Coordination process on RMP2021

On the part of the Federal Ministry, intensive coordination took place with the Federal Provinces, particularly in the areas of regional planning, spatial planning, building regulations, building technology law, disaster control and nature conservation, which fall within the scope of responsibility of the Federal Provinces. Transboundary aspects were coordinated within the framework of the bilateral transboundary water commissions and the international water protection commissions.

Measures within the framework of RMP2021

The RMP2021 presents all options within the framework of flood risk management, including those not within the sphere of competence of the Federal Ministry. The plans and measures relate in particular to the sectors of hydraulic engineering, water management, torrent control, spatial planning, building regulations, disaster control, agriculture, forestry, ecology, nature conservation and awareness-raising. However, the focus of the planning and implementation priorities at the level of the risk areas should not obscure the fact that many of the measures addressed in the programme of measures apply nationwide or Federal Province-wide. Thus, for example, the creation of hazard zone plans is not limited to risk areas, but must always be drawn up in these prioritised areas.

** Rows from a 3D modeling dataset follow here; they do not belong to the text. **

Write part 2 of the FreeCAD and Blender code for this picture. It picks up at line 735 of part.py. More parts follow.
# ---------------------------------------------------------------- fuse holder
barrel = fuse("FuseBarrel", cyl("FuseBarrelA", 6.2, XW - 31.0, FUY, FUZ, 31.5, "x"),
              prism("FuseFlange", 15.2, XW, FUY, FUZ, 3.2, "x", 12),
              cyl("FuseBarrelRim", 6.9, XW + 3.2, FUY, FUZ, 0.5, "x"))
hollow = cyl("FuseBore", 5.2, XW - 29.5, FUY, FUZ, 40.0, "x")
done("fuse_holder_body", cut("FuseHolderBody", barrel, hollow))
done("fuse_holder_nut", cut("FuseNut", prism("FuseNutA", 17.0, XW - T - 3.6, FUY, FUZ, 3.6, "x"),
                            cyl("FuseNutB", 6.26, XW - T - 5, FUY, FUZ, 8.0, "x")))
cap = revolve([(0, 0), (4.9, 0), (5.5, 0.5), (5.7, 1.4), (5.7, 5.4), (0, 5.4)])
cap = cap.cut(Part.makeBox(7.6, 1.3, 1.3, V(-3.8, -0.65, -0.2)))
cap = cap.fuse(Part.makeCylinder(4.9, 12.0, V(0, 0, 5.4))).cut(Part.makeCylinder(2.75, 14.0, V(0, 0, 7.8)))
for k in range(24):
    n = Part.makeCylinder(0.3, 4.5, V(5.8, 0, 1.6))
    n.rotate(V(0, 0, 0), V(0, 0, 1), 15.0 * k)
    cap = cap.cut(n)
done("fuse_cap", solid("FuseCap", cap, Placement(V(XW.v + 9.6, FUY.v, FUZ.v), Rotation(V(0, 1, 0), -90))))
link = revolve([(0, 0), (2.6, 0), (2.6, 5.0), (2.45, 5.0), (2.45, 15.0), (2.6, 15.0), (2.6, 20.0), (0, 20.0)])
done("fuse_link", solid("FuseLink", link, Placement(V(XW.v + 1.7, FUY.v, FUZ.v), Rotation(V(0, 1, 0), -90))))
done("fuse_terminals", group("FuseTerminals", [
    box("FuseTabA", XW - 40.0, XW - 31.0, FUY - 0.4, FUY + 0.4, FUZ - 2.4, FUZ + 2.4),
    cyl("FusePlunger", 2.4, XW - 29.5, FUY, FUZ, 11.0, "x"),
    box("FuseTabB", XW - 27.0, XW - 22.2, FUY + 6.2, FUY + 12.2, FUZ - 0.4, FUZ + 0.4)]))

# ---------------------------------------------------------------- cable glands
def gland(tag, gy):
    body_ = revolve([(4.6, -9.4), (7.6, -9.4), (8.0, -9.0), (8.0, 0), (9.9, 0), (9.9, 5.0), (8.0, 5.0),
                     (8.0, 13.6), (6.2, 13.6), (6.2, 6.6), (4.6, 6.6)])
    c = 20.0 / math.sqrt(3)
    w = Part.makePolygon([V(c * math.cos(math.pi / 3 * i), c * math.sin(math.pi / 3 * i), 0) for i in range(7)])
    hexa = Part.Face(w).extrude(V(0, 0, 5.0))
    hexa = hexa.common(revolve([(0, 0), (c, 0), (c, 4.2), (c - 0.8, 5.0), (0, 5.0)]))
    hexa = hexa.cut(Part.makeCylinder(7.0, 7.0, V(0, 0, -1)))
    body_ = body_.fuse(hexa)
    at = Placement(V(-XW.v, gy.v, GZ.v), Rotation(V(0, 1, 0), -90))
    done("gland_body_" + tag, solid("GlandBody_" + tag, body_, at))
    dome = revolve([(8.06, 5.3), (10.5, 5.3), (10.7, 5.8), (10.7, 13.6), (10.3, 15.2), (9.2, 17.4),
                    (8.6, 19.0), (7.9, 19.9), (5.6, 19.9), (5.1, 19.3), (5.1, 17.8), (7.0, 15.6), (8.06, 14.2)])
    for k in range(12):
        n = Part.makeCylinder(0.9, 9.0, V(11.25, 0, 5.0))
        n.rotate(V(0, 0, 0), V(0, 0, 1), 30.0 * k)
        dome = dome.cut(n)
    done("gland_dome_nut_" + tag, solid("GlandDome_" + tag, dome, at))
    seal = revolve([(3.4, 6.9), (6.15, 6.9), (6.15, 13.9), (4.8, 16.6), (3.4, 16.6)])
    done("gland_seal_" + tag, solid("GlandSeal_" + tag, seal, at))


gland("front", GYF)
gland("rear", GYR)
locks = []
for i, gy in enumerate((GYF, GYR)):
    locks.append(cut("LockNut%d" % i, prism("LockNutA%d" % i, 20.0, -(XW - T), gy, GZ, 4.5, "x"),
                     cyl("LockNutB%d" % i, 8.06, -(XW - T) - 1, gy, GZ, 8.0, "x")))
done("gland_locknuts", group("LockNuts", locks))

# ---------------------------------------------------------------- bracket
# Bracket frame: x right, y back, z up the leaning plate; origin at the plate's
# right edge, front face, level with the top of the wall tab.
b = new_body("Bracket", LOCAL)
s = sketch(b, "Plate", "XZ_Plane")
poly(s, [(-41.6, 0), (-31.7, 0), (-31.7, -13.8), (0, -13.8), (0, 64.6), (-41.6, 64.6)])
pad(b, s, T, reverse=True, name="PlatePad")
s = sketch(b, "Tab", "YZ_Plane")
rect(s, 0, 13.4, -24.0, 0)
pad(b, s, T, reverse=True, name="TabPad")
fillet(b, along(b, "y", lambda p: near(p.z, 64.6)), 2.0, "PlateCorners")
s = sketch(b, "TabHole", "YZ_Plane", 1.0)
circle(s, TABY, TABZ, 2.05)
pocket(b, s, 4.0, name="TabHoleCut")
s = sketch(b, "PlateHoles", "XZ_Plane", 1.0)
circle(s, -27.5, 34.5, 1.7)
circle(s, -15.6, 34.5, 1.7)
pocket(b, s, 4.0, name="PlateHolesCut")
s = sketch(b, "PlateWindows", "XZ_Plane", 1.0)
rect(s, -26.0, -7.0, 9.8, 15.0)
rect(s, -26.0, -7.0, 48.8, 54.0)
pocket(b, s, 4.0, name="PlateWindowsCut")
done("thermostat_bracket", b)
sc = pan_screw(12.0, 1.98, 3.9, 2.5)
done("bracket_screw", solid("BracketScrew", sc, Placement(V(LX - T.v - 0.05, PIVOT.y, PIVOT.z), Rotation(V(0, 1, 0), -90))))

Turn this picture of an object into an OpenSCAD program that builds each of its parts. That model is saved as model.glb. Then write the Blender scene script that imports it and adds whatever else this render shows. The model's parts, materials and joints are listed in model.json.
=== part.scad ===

For the purposes of an integrated planning approach, both the coordination with the environmental objectives according to the EU Water Framework Directive as well as the consideration of possible effects of climate change in the EU Floods Directive is required.

Measures outside the risk areas and/or measures with no effect on them are not covered by the programme of measures and are primarily implemented and evaluated via catchment area-related planning (e.g. Watercourse development and risk management concepts GE-RM). They can be implemented within the framework of financing in accordance with the Hydraulic Engineering Promotion Act via the construction programmes of the Federal Provinces, but also within the framework of the Rural Development Programme, the Environmental Promotion Act, etc.